Before getting to that one I want to deal with a subsidiary argument in the essay, that Darwinism is somehow falsified because we don’t observe the the slow and uniform evolution that Darwin posited. But we have actually observed evolution (all the way up to speciation) in bacteria and other organisms with rapid lifespans, and we know the answer to this one.

The rate of evolutionary change varies; it increases when environmental changes increase selective pressures on a species and decreases when their environment is stable. You can watch this happen in a Petri dish, even trigger episodes of rapid evolution in bacteria by introducing novel environmental stressors.

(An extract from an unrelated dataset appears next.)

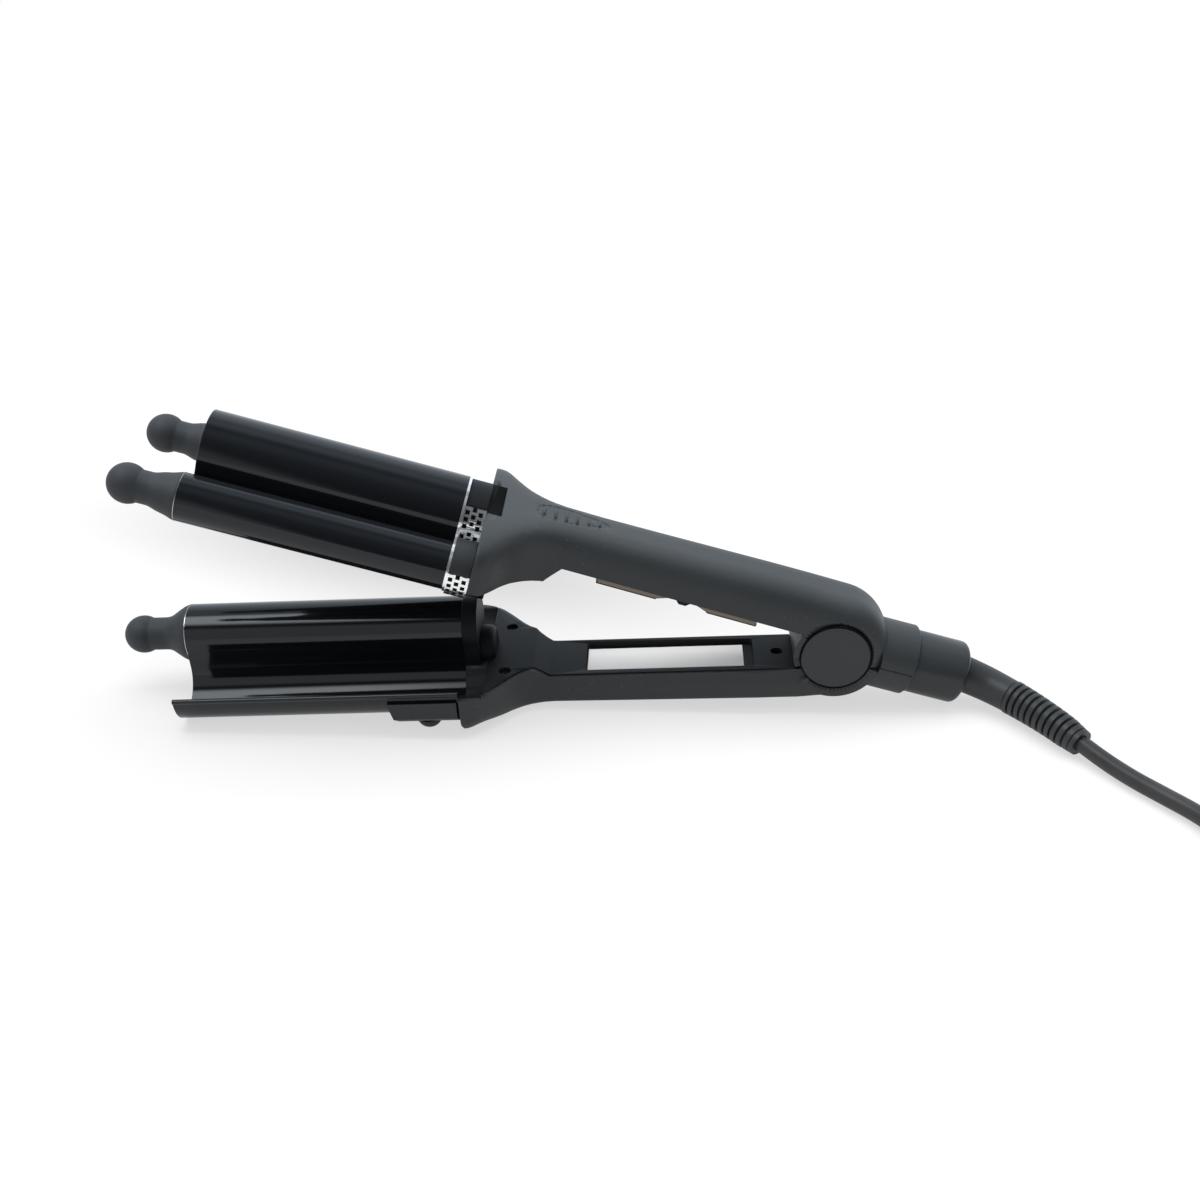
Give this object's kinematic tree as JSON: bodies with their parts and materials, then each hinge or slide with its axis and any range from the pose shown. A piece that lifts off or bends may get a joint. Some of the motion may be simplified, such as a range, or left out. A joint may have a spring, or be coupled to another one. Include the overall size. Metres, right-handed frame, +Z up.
{
  "type": "hair waver",
  "caption": "Hair waver with a hinged jaw of parallel barrels that press hair into deep waves, ball tips, sprung keys inside the handle and a swivel cord.",
  "frame": {"origin": "on the table, midway along and across the object without its cord", "axes": "X along the arms from the ball tips to the cord, Y across the jaw (the barrels lie side by side in Y), Z up from the table; the hinge axis is Y"},
  "size_m": [0.5166, 0.1819, 0.1129],
  "materials": {
    "handle_soft_touch": "soft-touch satin",
    "cover_plastic": "moulded, fine texture",
    "jaw_coating": "glossy black ceramic-type coating on aluminium",
    "chrome_trim": "bright chrome",
    "saddle_plastic": "heat-resistant matt black",
    "tip_rubber": "matt rubber",
    "ceramic": "ceramic heater body",
    "bronze_key": "bronze metallic paint",
    "pod_black": "black",
    "lens": "red lens",
    "board": "laminate",
    "steel": "plain steel",
    "label_white": "white film without text",
    "cord_pvc": "black flexible sheath",
    "tie_fabric": "black strap",
    "plug_plastic": "black moulded",
    "pin_brass": "nickel-plated brass"
  },
  "bodies": {
    "cord_end": {"swivel_body": "handle_soft_touch", "strain_relief": "cord_pvc", "cord_lead": "cord_pvc", "cord_coil": "cord_pvc", "cord_tail": "cord_pvc", "cord_tie": "tie_fabric", "plug_body": "plug_plastic", "plug_pins": "pin_brass"},
    "upper_arm": {"upper_handle_shell": "handle_soft_touch", "upper_inner_cover": "cover_plastic", "upper_wave_plate": "jaw_coating", "upper_trim_ring": "chrome_trim", "upper_collar": "chrome_trim", "collar_saddle_arch": "saddle_plastic", "collar_saddle_front": "saddle_plastic", "collar_saddle_rear": "saddle_plastic", "upper_tip_front": "tip_rubber", "upper_tip_rear": "tip_rubber", "upper_heater_front": "ceramic", "upper_heater_rear": "ceramic", "control_pod": "pod_black", "indicator_lens": "lens", "circuit_board": "board", "upper_cover_screws": "steel", "thumb_grip": "handle_soft_touch", "hinge_pin": "steel", "opening_spring": "steel", "swivel_collar": "handle_soft_touch"},
    "lower_arm": {"lower_handle_shell": "handle_soft_touch", "lower_inner_cover": "cover_plastic", "lower_wave_plate": "jaw_coating", "lower_tip": "tip_rubber", "lower_flange": "saddle_plastic", "lower_barrel_boss": "saddle_plastic", "lower_heater": "ceramic", "jaw_rest_bracket": "saddle_plastic", "rating_label": "label_white", "lower_cover_screws": "steel", "hinge_cap_front": "handle_soft_touch", "hinge_cap_rear": "handle_soft_touch"},
    "power_button": {"power_key": "bronze_key"},
    "temperature_button": {"temperature_key": "bronze_key"}
  },
  "joints": [
    {"name": "cord_swivel", "type": "hinge", "parent": "cord_end", "child": "upper_arm", "pos_m": [0.1322, 0, 0.01798], "axis": [0.9644, 0, -0.2644], "continuous": true},
    {"name": "jaw_hinge", "type": "hinge", "parent": "upper_arm", "child": "lower_arm", "pos_m": [0.10825, 0, 0.02517], "axis": [0, 1, 0], "range_deg": [0, 18.4], "stiffness_Nm_per_rad": 0.8, "springref_deg": -34.38},
    {"name": "power_key_press", "type": "slide", "parent": "upper_arm", "child": "power_button", "axis": [0.2644, 0, 0.9644], "range_m": [0, 0.001], "stiffness_N_per_m": 700},
    {"name": "temperature_key_press", "type": "slide", "parent": "upper_arm", "child": "temperature_button", "axis": [0.2644, 0, 0.9644], "range_m": [0, 0.001], "stiffness_N_per_m": 700}
  ]
}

Rate of evolution can also increase when a species enters a new, unexploited environment and promptly radiates into subspecies all expressing slightly different modes of exploitation. Darwin himself spotted this happening among Galapagos finches. An excellent recent book, The 10,000 Year Explosion, observes the same acceleration in humans since the invention of agriculture.

Thus, when we observe punctuated equilibrium (long stretches of stable morphology in species punctuated by rapid changes that are hard to spot in the fossil record) we shouldn’t see this as the kind of ineffable mystery that Gelernter and other opponents of Darwinism want to make of it. Rather, it is a signal about the shape of variability in the adaptive environment – also punctuated.

Even huge punctuation marks like the Cambrian explosion, which Gelernter spends a lot of rhetorical energy trying to make into an insuperable puzzle, fall to this analysis. The fossil record is telling us that something happened at the dawn of the Cambrian that let loose a huge fan of possibilities; adaptive radiation, a period of rapid evolution, promptly followed just as it did for the Galapagos finches.

We don’t know what happened, exactly. It could have been something as simple as the oxygen level in seawater going up. Or maybe there was some key biological invention – better structural material for forming hard body parts with would be one obvious one. Both these things, or several other things, might have happened near enough together in time that the effects can’t be disentangled in the fossil record.

The real point here is that there is nothing special about the Cambrian explosion that demands mechanisms we haven’t observed (not just theorized about, but observed) on much faster timescales. It takes an ignotum per æque ignotum kind of mistake to erect a mystery here, and it’s difficult to imagine a thinker as bright as Dr. Gelernter falling into such a trap … unless he wants to.

But Dr. Gelernter makes an even more basic error when he says “The engine that powers Neo-Darwinian evolution is pure chance and lots of time.” That is wrong, or at any rate leaves out an important co-factor and leads to badly wrong intuitions about the scope of the problem and the timescale required to get the results we see. Down that road one ends up doing silly thought experiments like “How often would a hurricane assemble a 747 from a pile of parts?”

Eric S. Raymond, “Contra Gelernter on Darwin”, Armed and Dangerous, 2019-08-14.

2 Comments

  1. As best as I can tell (and I’ve done some digging), there wasn’t a Cambrian Explosion–at least, not in the sense of a bunch of phyla suddenly arising. Genetic data indicate that many of the phyla diverged well before the Cambrian. And we know there was life before that–the Ediacarian, the Vendian, and, most significantly for this discussion, something called the Small Shelly Fauna (paleontologists have a weird sense of what constitutes an appropriate name). The SSF is a bunch of very, very small bits of shell, none big enough to cover a whole organism. What researchers have found is that many of these shells represent partial armor for larger organisms, individual plates or horns or whatever, which disarticulated upon death.

    What the Cambrian Explosion represents is not the rise of complex animal life, but rather the rise of hard parts. It’s a point of time a little after the arms race between predator and prey truly got underway. Why then is a very good question that many people have spilled gallons of ink failing to answer. (As for why we don’t find fossils earlier, soft-bodied critters are notoriously rare in the fossil record. Plus, there just isn’t that much Precambrian ancient sea floor available for study.)

    This does not mean that I disbelieve the concept of punctuated equilibrium. It’s clearly demonstrated in a fair number of cases (phyletic gradualism is as well; turns out evolution is complicated, especially on geologic timescales). And the arms race between weapons and armor in Animalia likely represents one of those punctuated periods.

    Comment by Dinwar — August 10, 2023 @ 07:15

  2. I haven’t done much reading on any of this, so I’ll defer to your clearly deeper scholarship.